Sims v. Firstservice Corp., 2017 NY Slip Op 30104 - NY: Supreme Court 2017:
"Before shareholders may commence a derivative action, they must make a demand upon the corporation to commence the action, unless such demand would be futile (Marx v. Akers, 88 N.Y.2d 189 [1996]). Under the rule that the plaintiff may commence a derivative action only after demanding that the board of directors initiate a suit, a demand will be considered futile if the complaint alleges with particularity: 1) that the majority of the directors are interested in the transaction; 2) that the directors failed to inform themselves to a degree reasonably necessary about the transaction; or 3) that the directors failed to exercise their business judgment in approving the transaction (id.).
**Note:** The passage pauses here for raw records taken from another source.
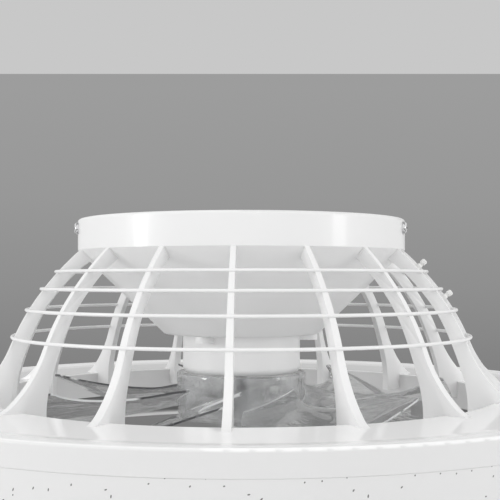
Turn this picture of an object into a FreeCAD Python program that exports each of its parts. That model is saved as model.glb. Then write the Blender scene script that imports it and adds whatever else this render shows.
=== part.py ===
import FreeCAD, Part
import math
import os

# Caged ceiling fan with a ring lamp.  Millimetres, +Z up.
# Origin: centre of the ceiling bracket, on the face that meets the ceiling, so the fan hangs below z = 0.
# A heading is an angle in degrees from the front (-Y) round towards the right (+X).

# ---- driving dimensions -------------------------------------------------------------------------
LAMP_R = 250.0            # outside of the ring lamp
HOLE_R = 174.8            # open middle of the ring lamp
PLATE_TOP = -119.0        # flat top of the ring lamp
RIM_TOP = -117.1          # its outer rim, which rises a little
SEAM = -131.0             # joint between lamp housing and shade, outside
SKIRT_BOTTOM = -139.0     # the same joint, inside the open middle
SHADE_BOTTOM = -160.0
COLLAR_R = 113.8          # collar against the ceiling
COLLAR_BOTTOM = -21.1
BOWL_SLOPE = 1.03         # how much wider the bowl gets for each mm of height
BOWL_BOTTOM = -79.0
MOTOR_R = 41.2
MOTOR_BOTTOM = -106.0
CUP_R = 45.4              # clear cup that carries the blades
CUP_TOP = -105.8
CUP_BOTTOM = -138.2
BLADE_TIP_R = 147.5
BLADES = 7
BLADE_HEADING = 27.6      # middle line of the first blade
RIBS = 16
HOOPS = ((129.7, -35.8), (139.5, -47.5), (149.3, -61.6), (158.7, -79.6))  # outer radius, height
HOOP_SECTION_R = 1.1
MOULDED = 2.2             # wall of the plastic mouldings
SHEET = 1.5               # sheet steel
PLAY = 0.05               # radial room of a screw or shaft in its hole

ORIGIN = FreeCAD.Vector(0, 0, 0)
X_AXIS = FreeCAD.Vector(1, 0, 0)
Y_AXIS = FreeCAD.Vector(0, 1, 0)
Z_AXIS = FreeCAD.Vector(0, 0, 1)


# ---- helpers ------------------------------------------------------------------------------------
def save(name, *solids):
    """Write one node: a single solid, or a group of like solids."""
    shape = solids[0] if len(solids) == 1 else Part.makeCompound(list(solids))
    good = all(s.isValid() and s.isClosed() and s.Volume > 0 for s in shape.Solids)
    print("%-20s solids %3d faces %4d %s" % (name, len(shape.Solids), len(shape.Faces), "" if good else "BAD"))
    shape.exportStep("parts/%s.step" % name)


def box(x0, x1, y0, y1, z0, z1):
    return Part.makeBox(x1 - x0, y1 - y0, z1 - z0, FreeCAD.Vector(x0, y0, z0))


def rod(radius, z0, z1, x=0.0, y=0.0):
    return Part.makeCylinder(radius, z1 - z0, FreeCAD.Vector(x, y, z0))


def tube(outer, inner, z0, z1):
    return rod(outer, z0, z1).cut(rod(inner, z0 - 1, z1 + 1))


def moved(shape, x=0.0, y=0.0, z=0.0):
    copy = shape.copy()
    copy.translate(FreeCAD.Vector(x, y, z))
    return copy


def spun(shape, angle, axis=Z_AXIS):
    copy = shape.copy()
    copy.rotate(ORIGIN, axis, angle)
    return copy


def at_heading(shape, heading):
    """Turn a shape that was drawn on the +X side to a heading."""
    return spun(shape, heading - 90.0)


def spot(radius, heading):
    """The x and y of a point at a radius and heading."""
    angle = math.radians(heading - 90.0)
    return radius * math.cos(angle), radius * math.sin(angle)


def headings(count, first=0.0):
    return [first + 360.0 * i / count for i in range(count)]


def round_corner(before, corner, after, radius):
    """The first tangent point, the middle and the second tangent point of a round corner."""
    back = (before - corner).normalize()
    ahead = (after - corner).normalize()
    half = back.getAngle(ahead) / 2.0
    reach = radius / math.tan(half)
    bisector = (back + ahead).normalize()
    middle = corner + bisector * (radius / math.sin(half) - radius)
    return corner + back * reach, middle, corner + ahead * reach


def outline(points):
    """A closed face in the X-Z plane.  A point is (x, z) or (x, z, corner radius)."""
    corners = [FreeCAD.Vector(p[0], 0, p[1]) for p in points]
    edges = []
    ends = []
    for i, point in enumerate(points):
        corner = corners[i]
        if len(point) == 2:
            ends.append((corner, None, corner))
        else:
            ends.append(round_corner(corners[i - 1], corner, corners[(i + 1) % len(corners)], point[2]))
    for i, (first, middle, last) in enumerate(ends):
        if middle is not None:
            edges.append(Part.Arc(first, middle, last).toShape())
        edges.append(Part.makeLine(last, ends[(i + 1) % len(ends)][0]))
    return Part.Face(Part.Wire(edges))


def turned(points):
    """A body of revolution from its outline."""
    return outline(points).revolve(ORIGIN, Z_AXIS, 360)


def pan_screw(head_r, head_h, shank_r, length):
    """A pan head screw with a cross recess, its head above z = 0 and its shank below."""
    head = rod(head_r, 0, head_h)
    rim = [e for e in head.Edges if e.BoundBox.ZMin > head_h - 0.01]
    head = head.makeFillet(0.6 * head_h, rim)
    slot = box(-0.55 * head_r, 0.55 * head_r, -0.14 * head_r, 0.14 * head_r, 0.5 * head_h, head_h + 1)
    head = head.cut(slot).cut(spun(slot, 90))
    return head.fuse(rod(shank_r, -length, 0))


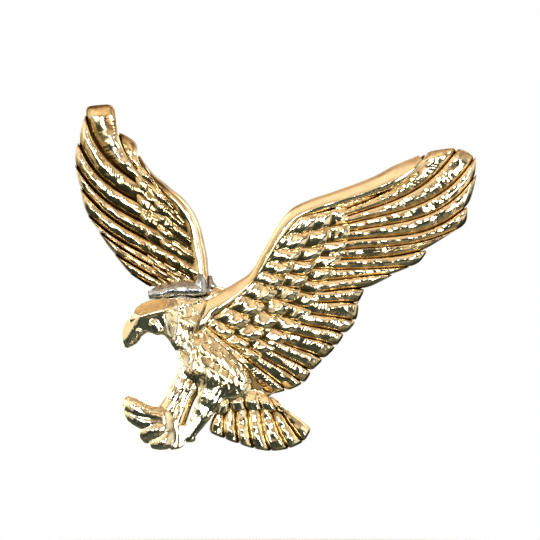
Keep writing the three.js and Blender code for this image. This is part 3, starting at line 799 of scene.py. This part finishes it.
def placed(obj, name, y):
    """The object, moved from round a post's foot to that post, at height y."""
    x, z, turn = POSTS[name]
    obj.data.transform(Matrix.Translation((x, y, z)) @ Matrix.Rotation(turn, 4, "Y"))
    return obj


def post_pad(name):
    profile = [(0, 0), (PAD_RADIUS, 0), (PAD_RADIUS, PAD_HEIGHT), (0, PAD_HEIGHT)]
    return placed(turned(f"{name}_post_pad_disc", profile, 0.08), name, BACK)


def post_solder(name):
    inner = PAD_RADIUS + GAP
    profile = [(inner, 0), (RING_RADIUS, 0), (RING_RADIUS - 0.15, 0.18), (inner, RING_HEIGHT)]
    ring = turned(f"{name}_post_solder_ring", profile, 0.06, sides=160)
    for vertex in ring.data.vertices:
        turn = math.atan2(vertex.co.z, vertex.co.x)
        swell = 1 + 0.25 * math.sin(5 * turn + 1) * math.sin(3 * turn)
        vertex.co.y *= swell
        out = (vertex.co.xz.length - inner) * (0.85 + 0.15 * swell) + inner
        vertex.co.xz = vertex.co.xz.normalized() * max(out, inner)
    return placed(ring, name, BACK)


def post_pin(name):
    grip = CLUTCH_REST + JAW_HEIGHT - BACK
    profile = [
        (0, PAD_HEIGHT),
        (POST_RADIUS, PAD_HEIGHT),
        (POST_RADIUS, grip - 0.5),
        (GROOVE_RADIUS, grip - 0.25),
        (GROOVE_RADIUS, grip + 0.25),
        (POST_RADIUS, grip + 0.5),
        (POST_RADIUS, POST_LENGTH - 1.0),
        (0.18, POST_LENGTH - 0.12),
        (0, POST_LENGTH),
    ]
    return placed(turned(f"{name}_post_pin", profile, 0.1, sides=64), name, BACK)


# ---------------------------- butterfly clutches


def clutch_plate(name):
    rim = PLATE_RADIUS - 0.35
    profile = [
        (PIN_HOLE_RADIUS, 0),
        (rim, 0),
        (PLATE_RADIUS, 0.25),
        (PLATE_RADIUS, 0.55),
        (rim + 0.1, 0.55),
        (rim - 0.1, PLATE_THICKNESS),
        (PIN_HOLE_RADIUS, PLATE_THICKNESS),
    ]
    return placed(turned(f"{name}_clutch_plate_disc", profile, 0.1, sides=128), name, CLUTCH_REST)


def clutch_housing(name):
    inner = HOUSING_RADIUS - HOUSING_WALL
    profile = [
        (inner, PLATE_THICKNESS),
        (HOUSING_RADIUS, PLATE_THICKNESS),
        (HOUSING_RADIUS, HOUSING_TOP - 0.3),
        (inner, HOUSING_TOP),
        (PIN_HOLE_RADIUS, HOUSING_TOP),
        (PIN_HOLE_RADIUS, HOUSING_TOP - HOUSING_WALL),
        (inner, HOUSING_TOP - HOUSING_WALL - 0.1),
    ]
    cup = turned(f"{name}_clutch_housing_cup", profile, 0.12, sides=128)
    combine(cup, [block((-10, 1.75, -1.45), (10, 3.5, 1.45))], "DIFFERENCE")
    return placed(cup, name, CLUTCH_REST)


def bore(radius):
    return turned("bore", [(0, -10), (radius, -10), (radius, 10), (0, 10)], 0.01, sides=64)


def along_strip(path, radius):
    """Evenly spaced points of a filleted path of x, y, at z 0."""
    corners = filleted(path, radius, 8)
    run = np.concatenate([[0], np.cumsum(np.linalg.norm(np.diff(corners, axis=0), axis=1))])
    even = np.linspace(0, run[-1], 90)
    x, y = (np.interp(even, run, corners[:, axis]) for axis in (0, 1))
    return np.stack([x, y, 0 * even], -1)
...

"Under the business judgment rule, which applies to the directors of residential cooperative corporations, absent a showing of discrimination, self-dealing or misconduct by board members, corporate directors are presumed to be acting in good faith and in the exercise of honest judgment in the lawful and legitimate furtherance of corporate purposes" (Jones v. Surrey Coop. Apts., 263 A.D.2d 33, 36 [1st Dept., 1999] (internal citation and quotation marks omitted)). "Thus, without a showing of a breach of fiduciary duty to the corporation, judicial inquiry into the actions of corporate directors is prohibited, even though `the results show that what [the directors] did was unwise or inexpedient'" (id.).
A cooperative board owes a fiduciary duty to further the collective interests of the cooperative (40 W. 67th St. v. Pullman, 100 N.Y.2d 147, 150 [2003]). The business judgment rule prohibits judicial inquiry into the actions of the board of directors of a cooperative undertaken in good faith and in furtherance of the cooperative's business (id.)."